Google officially filed for Chapter 11 protection today marking the end of an era. The once iconic giant is expected to sell off its assets and the still popular google.com domain to rival MSN. While the announcement was not unexpected given the rapid decline in Google’s revenue over the past 4 quarters it still left many industry analysts wondering how it could happen.

“It all started with Quality Score” explains Nicolai Took, former VP of product development for Google. “Originally ads were served based on the advertiser’s keyword and match type and ranked based on bid times the click-through-rates. That was great for us in that we served incredibly targeted ads, and we maximized revenue from those ads that were most responsive to the user’s search.”
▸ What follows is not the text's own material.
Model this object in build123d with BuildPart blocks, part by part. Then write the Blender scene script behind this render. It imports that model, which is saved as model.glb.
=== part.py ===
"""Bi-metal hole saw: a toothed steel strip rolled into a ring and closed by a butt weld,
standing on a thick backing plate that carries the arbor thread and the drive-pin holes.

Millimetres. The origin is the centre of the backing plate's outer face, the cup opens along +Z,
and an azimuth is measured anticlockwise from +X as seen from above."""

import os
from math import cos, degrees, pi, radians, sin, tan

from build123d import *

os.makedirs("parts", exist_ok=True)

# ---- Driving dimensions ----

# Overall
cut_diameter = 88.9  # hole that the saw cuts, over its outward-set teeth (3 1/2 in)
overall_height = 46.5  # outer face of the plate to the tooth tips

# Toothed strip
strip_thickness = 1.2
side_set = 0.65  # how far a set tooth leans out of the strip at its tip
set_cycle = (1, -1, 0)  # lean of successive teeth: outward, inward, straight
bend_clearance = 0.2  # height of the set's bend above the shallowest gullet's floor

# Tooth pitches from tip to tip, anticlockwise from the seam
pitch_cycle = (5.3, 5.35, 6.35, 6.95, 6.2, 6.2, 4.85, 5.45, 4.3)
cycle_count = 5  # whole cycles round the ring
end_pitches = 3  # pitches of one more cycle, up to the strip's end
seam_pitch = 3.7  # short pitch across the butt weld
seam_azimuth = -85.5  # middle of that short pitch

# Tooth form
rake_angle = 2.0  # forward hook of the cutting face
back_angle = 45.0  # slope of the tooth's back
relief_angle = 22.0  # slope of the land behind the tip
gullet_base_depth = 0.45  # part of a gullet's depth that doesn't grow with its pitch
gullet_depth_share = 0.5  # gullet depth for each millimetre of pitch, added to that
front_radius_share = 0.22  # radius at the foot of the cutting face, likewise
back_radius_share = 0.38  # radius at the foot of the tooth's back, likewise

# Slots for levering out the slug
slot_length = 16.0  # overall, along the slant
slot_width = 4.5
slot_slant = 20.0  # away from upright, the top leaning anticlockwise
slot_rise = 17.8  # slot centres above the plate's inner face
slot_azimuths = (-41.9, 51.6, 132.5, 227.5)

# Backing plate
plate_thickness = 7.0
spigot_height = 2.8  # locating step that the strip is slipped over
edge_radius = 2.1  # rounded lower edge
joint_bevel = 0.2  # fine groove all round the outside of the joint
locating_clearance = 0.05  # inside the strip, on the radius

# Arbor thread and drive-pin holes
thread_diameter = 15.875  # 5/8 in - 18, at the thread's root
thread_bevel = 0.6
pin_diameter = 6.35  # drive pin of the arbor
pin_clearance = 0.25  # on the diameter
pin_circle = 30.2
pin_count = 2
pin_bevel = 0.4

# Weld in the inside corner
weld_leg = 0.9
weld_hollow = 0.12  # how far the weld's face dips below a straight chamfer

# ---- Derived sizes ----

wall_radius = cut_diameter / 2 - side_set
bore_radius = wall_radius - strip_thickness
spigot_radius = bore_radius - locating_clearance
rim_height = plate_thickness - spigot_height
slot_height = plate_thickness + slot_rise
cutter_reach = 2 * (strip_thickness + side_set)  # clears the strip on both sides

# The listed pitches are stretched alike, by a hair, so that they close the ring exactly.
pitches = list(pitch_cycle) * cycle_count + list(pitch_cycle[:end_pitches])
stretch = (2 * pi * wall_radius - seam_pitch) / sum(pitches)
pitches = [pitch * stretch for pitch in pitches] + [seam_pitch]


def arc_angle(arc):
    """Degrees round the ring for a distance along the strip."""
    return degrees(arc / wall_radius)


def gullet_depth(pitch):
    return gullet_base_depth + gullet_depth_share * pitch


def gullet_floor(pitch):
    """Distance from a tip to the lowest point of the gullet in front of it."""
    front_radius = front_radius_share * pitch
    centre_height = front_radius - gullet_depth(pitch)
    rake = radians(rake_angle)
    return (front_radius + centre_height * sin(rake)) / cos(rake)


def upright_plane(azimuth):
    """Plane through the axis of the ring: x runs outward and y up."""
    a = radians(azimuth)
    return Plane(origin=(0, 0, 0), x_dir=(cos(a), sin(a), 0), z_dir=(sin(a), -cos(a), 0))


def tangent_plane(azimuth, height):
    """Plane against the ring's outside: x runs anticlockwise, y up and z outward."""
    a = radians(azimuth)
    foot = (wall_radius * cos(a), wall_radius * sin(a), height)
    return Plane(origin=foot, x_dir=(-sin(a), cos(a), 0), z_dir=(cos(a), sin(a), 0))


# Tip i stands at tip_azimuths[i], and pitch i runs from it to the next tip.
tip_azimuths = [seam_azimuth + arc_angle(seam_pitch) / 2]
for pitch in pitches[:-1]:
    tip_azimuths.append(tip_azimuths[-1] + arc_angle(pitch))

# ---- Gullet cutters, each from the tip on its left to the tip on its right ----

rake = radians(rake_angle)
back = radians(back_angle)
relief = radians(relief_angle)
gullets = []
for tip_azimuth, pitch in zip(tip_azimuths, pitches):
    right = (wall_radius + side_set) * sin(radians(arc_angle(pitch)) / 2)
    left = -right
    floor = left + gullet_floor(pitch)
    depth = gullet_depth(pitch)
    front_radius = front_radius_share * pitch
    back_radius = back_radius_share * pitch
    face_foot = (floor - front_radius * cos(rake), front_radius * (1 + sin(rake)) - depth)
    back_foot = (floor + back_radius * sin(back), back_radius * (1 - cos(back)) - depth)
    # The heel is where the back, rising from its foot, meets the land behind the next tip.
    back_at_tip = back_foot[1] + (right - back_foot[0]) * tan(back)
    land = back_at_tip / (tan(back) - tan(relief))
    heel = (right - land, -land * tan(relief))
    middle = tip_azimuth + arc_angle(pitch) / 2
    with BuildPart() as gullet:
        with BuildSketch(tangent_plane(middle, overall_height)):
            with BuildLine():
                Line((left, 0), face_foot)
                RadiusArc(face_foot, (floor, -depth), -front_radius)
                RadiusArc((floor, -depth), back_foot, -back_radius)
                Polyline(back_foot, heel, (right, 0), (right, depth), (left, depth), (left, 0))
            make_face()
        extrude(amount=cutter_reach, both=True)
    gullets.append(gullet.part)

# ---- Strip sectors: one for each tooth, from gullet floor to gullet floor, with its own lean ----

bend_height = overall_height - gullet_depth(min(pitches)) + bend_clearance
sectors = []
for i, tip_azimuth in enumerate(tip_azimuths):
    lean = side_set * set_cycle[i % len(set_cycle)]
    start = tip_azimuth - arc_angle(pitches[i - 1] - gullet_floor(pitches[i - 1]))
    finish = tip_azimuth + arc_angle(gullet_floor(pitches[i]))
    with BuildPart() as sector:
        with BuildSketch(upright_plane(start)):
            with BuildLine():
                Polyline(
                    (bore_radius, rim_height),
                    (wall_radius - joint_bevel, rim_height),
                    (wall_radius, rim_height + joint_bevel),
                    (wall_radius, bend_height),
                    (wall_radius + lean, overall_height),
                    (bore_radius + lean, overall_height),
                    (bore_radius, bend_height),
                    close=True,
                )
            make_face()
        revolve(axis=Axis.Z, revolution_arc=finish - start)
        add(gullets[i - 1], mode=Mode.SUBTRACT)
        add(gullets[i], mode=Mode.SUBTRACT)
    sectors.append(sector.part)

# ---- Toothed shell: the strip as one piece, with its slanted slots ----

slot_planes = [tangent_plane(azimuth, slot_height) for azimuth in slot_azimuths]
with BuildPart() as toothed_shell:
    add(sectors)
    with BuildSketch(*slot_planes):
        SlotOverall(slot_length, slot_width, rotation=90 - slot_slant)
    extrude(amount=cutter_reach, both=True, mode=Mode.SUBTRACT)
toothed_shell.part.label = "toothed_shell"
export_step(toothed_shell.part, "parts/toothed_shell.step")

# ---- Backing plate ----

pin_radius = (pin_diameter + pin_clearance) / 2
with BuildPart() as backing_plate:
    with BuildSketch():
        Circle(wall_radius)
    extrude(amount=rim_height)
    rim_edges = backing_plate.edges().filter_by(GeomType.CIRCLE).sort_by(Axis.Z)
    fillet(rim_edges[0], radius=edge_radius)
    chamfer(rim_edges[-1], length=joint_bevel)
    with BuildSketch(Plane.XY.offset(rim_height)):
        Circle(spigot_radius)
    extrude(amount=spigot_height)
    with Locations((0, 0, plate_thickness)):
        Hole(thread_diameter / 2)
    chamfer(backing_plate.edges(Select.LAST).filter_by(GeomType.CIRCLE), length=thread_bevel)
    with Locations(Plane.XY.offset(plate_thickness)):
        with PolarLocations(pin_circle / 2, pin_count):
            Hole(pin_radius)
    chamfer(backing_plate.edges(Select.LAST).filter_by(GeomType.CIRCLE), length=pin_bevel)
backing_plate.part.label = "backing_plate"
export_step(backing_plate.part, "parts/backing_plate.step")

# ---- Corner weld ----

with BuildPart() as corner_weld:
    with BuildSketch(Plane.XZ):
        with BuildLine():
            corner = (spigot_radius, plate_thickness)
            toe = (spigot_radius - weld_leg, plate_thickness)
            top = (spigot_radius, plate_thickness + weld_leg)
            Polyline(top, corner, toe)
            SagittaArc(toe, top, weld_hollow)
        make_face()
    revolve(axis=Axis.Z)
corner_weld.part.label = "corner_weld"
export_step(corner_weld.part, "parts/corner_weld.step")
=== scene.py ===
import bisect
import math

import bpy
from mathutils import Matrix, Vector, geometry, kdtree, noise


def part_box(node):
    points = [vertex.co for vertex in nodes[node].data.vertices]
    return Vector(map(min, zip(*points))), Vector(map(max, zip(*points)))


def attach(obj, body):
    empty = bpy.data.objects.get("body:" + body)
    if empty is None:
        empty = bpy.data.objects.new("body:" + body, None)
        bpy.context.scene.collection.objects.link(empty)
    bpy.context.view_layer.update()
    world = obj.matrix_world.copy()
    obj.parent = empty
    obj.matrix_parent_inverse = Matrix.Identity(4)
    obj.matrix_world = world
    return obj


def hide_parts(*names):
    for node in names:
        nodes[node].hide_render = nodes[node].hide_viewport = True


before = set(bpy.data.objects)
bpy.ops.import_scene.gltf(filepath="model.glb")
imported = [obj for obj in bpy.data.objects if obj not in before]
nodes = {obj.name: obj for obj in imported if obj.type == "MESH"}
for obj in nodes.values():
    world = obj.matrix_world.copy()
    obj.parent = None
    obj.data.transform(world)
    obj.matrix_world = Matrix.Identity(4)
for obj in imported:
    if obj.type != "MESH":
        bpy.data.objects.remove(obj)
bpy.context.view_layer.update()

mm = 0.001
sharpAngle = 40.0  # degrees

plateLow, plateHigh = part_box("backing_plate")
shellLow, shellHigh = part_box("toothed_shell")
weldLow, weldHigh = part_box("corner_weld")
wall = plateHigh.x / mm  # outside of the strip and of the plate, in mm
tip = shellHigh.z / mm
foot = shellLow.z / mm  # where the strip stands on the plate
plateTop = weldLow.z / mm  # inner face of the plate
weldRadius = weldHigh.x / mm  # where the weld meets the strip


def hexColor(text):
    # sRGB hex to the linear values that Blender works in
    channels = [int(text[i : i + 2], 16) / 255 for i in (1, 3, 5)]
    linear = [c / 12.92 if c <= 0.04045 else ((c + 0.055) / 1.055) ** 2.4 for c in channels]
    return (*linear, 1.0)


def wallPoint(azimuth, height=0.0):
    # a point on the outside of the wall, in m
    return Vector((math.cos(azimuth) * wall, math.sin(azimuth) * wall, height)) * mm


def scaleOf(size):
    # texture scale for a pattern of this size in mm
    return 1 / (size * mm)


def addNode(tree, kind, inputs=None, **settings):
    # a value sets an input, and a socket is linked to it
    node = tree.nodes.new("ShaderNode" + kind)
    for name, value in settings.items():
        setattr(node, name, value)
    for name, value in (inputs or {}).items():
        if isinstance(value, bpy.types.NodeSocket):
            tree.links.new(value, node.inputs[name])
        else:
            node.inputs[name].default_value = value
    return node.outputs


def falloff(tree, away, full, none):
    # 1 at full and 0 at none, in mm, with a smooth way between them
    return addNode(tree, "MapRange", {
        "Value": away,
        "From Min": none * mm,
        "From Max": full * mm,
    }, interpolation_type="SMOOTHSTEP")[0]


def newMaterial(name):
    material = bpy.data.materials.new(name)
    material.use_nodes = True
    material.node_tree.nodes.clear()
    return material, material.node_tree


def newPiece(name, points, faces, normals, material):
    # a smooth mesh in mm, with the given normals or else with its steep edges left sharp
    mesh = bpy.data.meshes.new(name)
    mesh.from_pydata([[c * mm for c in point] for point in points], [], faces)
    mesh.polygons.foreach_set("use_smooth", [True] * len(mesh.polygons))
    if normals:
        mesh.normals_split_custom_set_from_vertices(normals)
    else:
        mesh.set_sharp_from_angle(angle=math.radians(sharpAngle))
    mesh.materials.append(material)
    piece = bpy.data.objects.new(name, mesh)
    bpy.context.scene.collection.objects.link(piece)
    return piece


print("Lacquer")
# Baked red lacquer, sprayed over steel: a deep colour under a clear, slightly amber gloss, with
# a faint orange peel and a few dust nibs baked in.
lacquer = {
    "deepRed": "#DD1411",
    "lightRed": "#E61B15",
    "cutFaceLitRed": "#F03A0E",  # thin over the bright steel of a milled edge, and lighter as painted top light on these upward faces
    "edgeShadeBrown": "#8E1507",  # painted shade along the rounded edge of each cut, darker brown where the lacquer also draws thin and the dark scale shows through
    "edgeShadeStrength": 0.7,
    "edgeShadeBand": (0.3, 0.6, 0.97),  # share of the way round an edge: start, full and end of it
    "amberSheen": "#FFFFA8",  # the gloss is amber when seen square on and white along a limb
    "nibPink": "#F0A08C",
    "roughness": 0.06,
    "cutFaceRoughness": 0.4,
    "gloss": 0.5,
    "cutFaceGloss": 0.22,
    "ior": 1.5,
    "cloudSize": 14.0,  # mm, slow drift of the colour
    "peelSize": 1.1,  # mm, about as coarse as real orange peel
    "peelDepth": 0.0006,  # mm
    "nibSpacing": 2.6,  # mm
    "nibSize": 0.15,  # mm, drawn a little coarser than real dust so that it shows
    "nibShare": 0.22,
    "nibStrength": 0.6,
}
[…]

“However, we weren’t satisfied with the results, and neither were our users” continued Took, “We noticed that if the ads landed on cheesy AdSense Spam pages, that was a lousy user experience, so we wanted to clean that up. To do that we needed some way to arbitrarily penalize the sponsored listings tied to those pages. The notion was that we’d just punish the ‘bad’ landing pages and that would be it. Later, we realized that if landing pages were really slow loading, that was a bad user experience, too, so we folded that into QS as well.
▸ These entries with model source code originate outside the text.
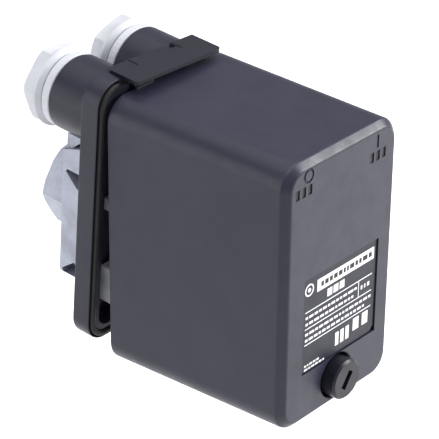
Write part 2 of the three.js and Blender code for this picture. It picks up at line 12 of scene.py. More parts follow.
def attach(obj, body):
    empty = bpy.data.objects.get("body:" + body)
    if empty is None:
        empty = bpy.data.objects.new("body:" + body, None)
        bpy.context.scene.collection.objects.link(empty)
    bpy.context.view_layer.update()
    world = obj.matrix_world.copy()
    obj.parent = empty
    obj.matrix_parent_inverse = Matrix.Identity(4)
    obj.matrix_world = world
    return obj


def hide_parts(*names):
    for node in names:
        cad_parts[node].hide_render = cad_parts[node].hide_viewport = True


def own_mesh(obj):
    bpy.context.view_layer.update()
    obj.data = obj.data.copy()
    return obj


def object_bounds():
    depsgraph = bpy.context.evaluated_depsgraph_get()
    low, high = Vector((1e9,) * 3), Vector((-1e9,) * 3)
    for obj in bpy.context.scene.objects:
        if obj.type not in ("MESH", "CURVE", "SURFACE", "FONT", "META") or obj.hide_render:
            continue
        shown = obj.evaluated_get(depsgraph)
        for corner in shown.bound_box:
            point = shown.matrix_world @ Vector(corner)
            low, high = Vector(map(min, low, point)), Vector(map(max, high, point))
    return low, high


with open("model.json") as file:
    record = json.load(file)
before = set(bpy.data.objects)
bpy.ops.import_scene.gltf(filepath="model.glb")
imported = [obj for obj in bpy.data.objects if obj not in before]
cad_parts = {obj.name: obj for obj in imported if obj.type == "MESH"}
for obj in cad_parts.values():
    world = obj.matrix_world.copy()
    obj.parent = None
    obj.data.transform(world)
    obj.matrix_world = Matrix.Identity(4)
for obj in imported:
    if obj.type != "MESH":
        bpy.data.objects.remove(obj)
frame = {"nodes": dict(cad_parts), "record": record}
cad_low, cad_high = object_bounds()

# ---------------------------------------------------------------- places and sizes, in millimetres
# Base coordinates: y = 0 at the base's front face, z = 0 at the cover's top edge, -y to the front.
PORT_REACH = 33.5
PORT_DROP = 48.2
TO_ROW = Matrix.Scale(0.001, 4) @ Matrix.Translation((0, -PORT_REACH, PORT_DROP))

# Cover coordinates: y = 0 at its rim, z = 0 at its top edge.
AJAR = math.radians(4.3)
HINGE_Y, HINGE_Z = -0.5, 0.7
RIM_Y, RIM_Z = -0.63, -0.66
COVER_TO_ROW = (
    TO_ROW
    @ Matrix.Translation((0, HINGE_Y, HINGE_Z))
    @ Matrix.Rotation(-AJAR, 4, "X")
    @ Matrix.Translation((0, RIM_Y, RIM_Z))
)
COVER_HALF, COVER_HIGH, COVER_DEEP, COVER_RADIUS = 25.4, 84.0, 62.6, 7.4
COVER_WALL, COVER_DRAFT, COVER_CHAMFER = 2.4, 0.0171, 2.05
BEAD_R, BEAD_POCKET_R, BEAD_FROM, BEAD_TO = 0.8, 1.15, 7, 14  # the hinge's two round beads
LABEL_LEFT, LABEL_RIGHT, LABEL_LOW, LABEL_TOP = -15.6, 17.1, -66.7, -36.9
LABEL_POCKET, LABEL_THICK, LABEL_CORNER = 1.2, 0.5, 1.6
OFF_RING = (-15.2, -5.3, 2.1, 1.45)  # x, z, outer and inner radius
ON_BAR = (14.25, 15.0, -8.2, -4.2)
BAR_GROUPS = [(-17.1, -9.5), (14.9, -10.5)]  # (x, z) of the three bars under each mark
MARK_DEEP = 0.5

SCREW_Z = -73.6
SCREW_HEAD_R, SCREW_HEAD_LONG, SCREW_PROUD, SCREW_END = 6, 5.5, 3.9, -22.0
SCREW_SHANK_R, SCREW_TIP_R = 2.4, 2
THREAD_ROOT_R, THREAD_FROM, THREAD_TO, THREAD_PITCH = 2.05, -40.0, -31.0, 0.9
SLOT_HALF, SLOT_HALF_WIDE, SLOT_DEEP, SLOT_TURN = 2.8, 1.05, 2.4, math.radians(-54)
BOSS_R, BOSS_END = 8, -50.5
COUNTERBORE_R, COUNTERBORE_MOUTH_R, COUNTERBORE_FLOOR = 6.7, 7.1, -57

BASE = (27.5, 4.3, -80.0, 7.2)  # half width, top, bottom and corner radius
TRAY = (22.8, -4.4, -75.7, 3.4)
SEAL = (26.5, 3.2, -79.3, 6.3)
SEAL_WIDE, SEAL_FRONT, SEAL_BACK, SEAL_LIP = 1.9, -0.7, 2.2, 0.3
BAY_HALF, BAY_SEAT = 19.7, 1.7
LEVER_SEAT_LEFT, LEVER_SEAT_RIGHT = -19.4, 18.2
RELIEF_REACH, RELIEF_TURN = 13.0, math.radians(51.2)
BASE_BACK, BASE_FLOOR = 6.2, 4.2
STUD_Z, STUD_BOSS_R, STUD_HOLE_R = SCREW_Z + HINGE_Z + RIM_Z, 4.8, 2.3
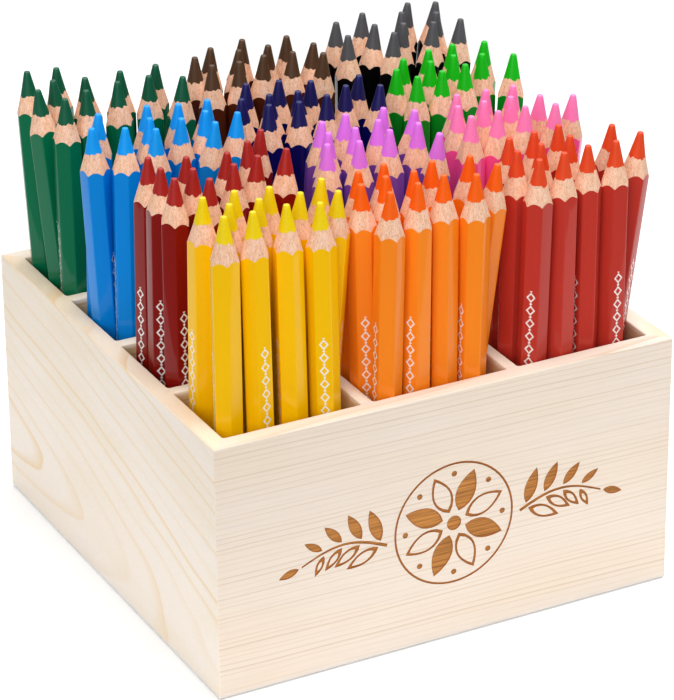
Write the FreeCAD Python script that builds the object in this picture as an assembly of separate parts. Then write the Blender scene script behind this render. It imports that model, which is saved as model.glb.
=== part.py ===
"""Open wooden box with twelve compartments, and a dozen thick coloured pencils standing in each.

Millimetres, +Z up.  The origin is the centre of the underside, and -Y is the front.
Every sub-part is written to parts/NODE.step.
"""

import FreeCAD, Part
import cmath
import math
import os

# ---- Box ----
box_width = 190.0
box_depth = 190.0
box_height = 102.0
wall = 7.2
columns = 3
rows = 4
divider = 4.9

bottom_thickness = 5.0
rabbet_depth = 3.6  # how far the bottom panel reaches into a wall
panel_play = 0.1  # gap round the bottom panel's edge
housing_depth = 2.0  # how far a divider's tongue reaches into a wall
housing_stop = 6.0  # a housing ends this far below the rim
joint_play = 0.1  # side play of a divider in its housing or lap
rim_round = 0.7
foot_round = 1.3

# ---- Pencil ----
pencil_length = 175.0
flats = 9.9
corner_round = 1.2
lead_diameter = 6.2
point_diameter = 2.2  # the blunt end of the lead
bare_lead = 9.5  # from the point down to the wood

# ---- Standing in the compartments ----
air = 0.15  # least gap between two pencils
wall_air = 0.3  # least gap between a pencil and a wall or divider
set_lift = 105.0  # how far a set is raised to clear the rim
settle_rounds = 260
pull_rounds = 220  # for this many rounds the points are also drawn towards their places
first_pull = 0.1
foot_follow = 0.05  # how much less readily a foot is drawn under its point
level_steps = 7  # a pencil's body is kept clear at its foot and this many heights above it
roll_step = 37.0  # degrees from one pencil to the next, so no two flats line up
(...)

“All that was good! We were rightly focused on making the ads as useful as possible to our users, thus encouraging them to use the sponsored links. Quality Score was the right idea, but it opened up Pandora’s Box in a very real sense.”

“QS gave us a black box to do essentially whatever we wanted to do in terms of ranking the sponsored links, and we took that freedom and ran with it. Our VP of Accounting, Ewell Cheatham, first came up with the concept of Expanded Broad Match. He said ‘If a company is willing to spend $4 for clicks on keyword “A”, and only $0.25 for clicks on Keyword “B”, why would we ever serve Keyword “B”?’ He said: “As long as the CTR of “A” is more than 1/16th of “B”, we win!’ Some people at the meeting objected that the keywords might not have anything to do with each other, but Cheatham persuaded the group that the market would sort things out. If it worked, we’d make more money, and if not we’d simply dial back up the relevance and go our merry way.”
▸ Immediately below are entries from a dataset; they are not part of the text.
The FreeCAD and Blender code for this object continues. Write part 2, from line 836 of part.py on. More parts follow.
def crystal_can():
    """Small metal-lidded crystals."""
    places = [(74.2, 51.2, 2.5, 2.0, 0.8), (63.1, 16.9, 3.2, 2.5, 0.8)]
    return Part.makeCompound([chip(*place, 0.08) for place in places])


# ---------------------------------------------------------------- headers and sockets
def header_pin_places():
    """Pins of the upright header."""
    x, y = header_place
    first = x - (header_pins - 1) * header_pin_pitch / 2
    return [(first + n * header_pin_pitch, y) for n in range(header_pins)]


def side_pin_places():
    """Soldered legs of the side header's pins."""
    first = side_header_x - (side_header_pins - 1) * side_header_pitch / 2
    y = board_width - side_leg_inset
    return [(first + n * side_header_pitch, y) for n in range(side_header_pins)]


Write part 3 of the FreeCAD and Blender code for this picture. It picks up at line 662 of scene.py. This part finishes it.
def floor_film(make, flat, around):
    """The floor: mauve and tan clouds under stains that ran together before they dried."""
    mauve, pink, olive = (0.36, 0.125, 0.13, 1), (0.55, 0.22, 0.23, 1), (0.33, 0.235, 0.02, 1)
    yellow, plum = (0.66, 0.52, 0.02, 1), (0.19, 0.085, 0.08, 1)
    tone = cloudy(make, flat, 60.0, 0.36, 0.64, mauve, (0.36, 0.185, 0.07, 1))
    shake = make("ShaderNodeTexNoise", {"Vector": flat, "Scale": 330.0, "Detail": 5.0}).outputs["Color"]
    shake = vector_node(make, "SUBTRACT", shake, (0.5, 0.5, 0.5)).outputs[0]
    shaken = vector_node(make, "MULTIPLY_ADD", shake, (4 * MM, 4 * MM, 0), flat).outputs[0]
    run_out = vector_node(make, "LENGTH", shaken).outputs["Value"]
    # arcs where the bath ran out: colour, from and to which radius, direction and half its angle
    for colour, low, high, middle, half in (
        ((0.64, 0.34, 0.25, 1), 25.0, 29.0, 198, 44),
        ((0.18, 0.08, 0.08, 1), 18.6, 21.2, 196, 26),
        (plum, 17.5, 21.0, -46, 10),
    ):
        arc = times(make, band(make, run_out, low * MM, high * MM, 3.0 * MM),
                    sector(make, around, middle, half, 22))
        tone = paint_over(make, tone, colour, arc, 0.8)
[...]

“The problem was, it worked great!” said Took with a grimace.

“It turned out that people didn’t read the ad copy very carefully, so the fact that we were serving the ‘wrong’ ad didn’t depress the CTR that much. The more emphasis we placed on the bid and the less we placed on the relevance the more money we made.”

“Some of the savvy PPC agencies caught onto this quickly and started being very careful with match types and developed clever ways to get around this process, but most didn’t. And as our addiction to pleasing Wall Street grew we also realized in late 2008 that Quality Score gave us the ability to penalize the folks who didn’t play the game we wanted to play…”

“That’s when our lead council, Agnes Fairchild, resigned. She saw the FTC, FCC and SEC troubles brewing and wanted no part of it.”

Asked whether the government regulatory actions played a major role in Google’s eventual collapse, Took responded “Yes and no. It certainly didn’t help, but the real problem came from ignoring our users.”

“We thought the fact that CTR didn’t drop much initially meant no harm was done. We figured as long as revenue grew we must be heading in the right direction, but we lost sight of two important trends: First, we didn’t realize that much of the revenue growth in 2007 through 2009 was really the last phases of rapid growth in the channel. When more and more people were poring into search and using our engine it hid a lot of tactical mistakes. Second, we thought that CTR was the best measure of satisfaction with results, but it turned out to be a trailing indicator, by the time CTR tanked we were already sunk.”

“The real measure of success of course was whether people found what they were looking for after clicking on a link. Because we chose high bid ads rather than the ads that exactly matched the users search the landing pages were wrong, either too deep or too shallow, and users left the retailer’s sites frustrated.”

“We hated the long tail. If anyone in the office mentioned the long tail he or she had to put a buck in a penalty jar. Huge keyword lists were great for retailers, but they ate our bandwidth and depressed our revenue, or so we thought. As we saw it, they just allowed thorough agencies to get better conversion rates at lower CPCs, and we didn’t see how that benefited us.”

“For a while, everything was great. People didn’t land on the right page, but they would come back to the original SRP and click on another link hoping to find what they wanted — we made even more money getting multiple clicks from the same users. We were really the only game in town at this point, but that’s when MSN came out of nowhere.”

“We had always planned that the sponsored links would be for retailers and the organic links for information. By penalizing retailers in organic rankings in favor of “information sites” we would encourage folks to use the ads when they were looking to buy something and the organic links for information. Unfortunately somebody didn’t get the message. As our sponsored links became less and less relevant people started doing their shopping on MSN’s platform.”

“Advertisers jumped on it and revenues flowed to MSN. By the time we realized what was happening the word on the street was out: use MSN for shopping, use Google for information. It was too late for us to reverse the trend…”

Asked for final reflections, Nicolai Took responded with a forced smile: “Remember when ‘Google’ was a verb?”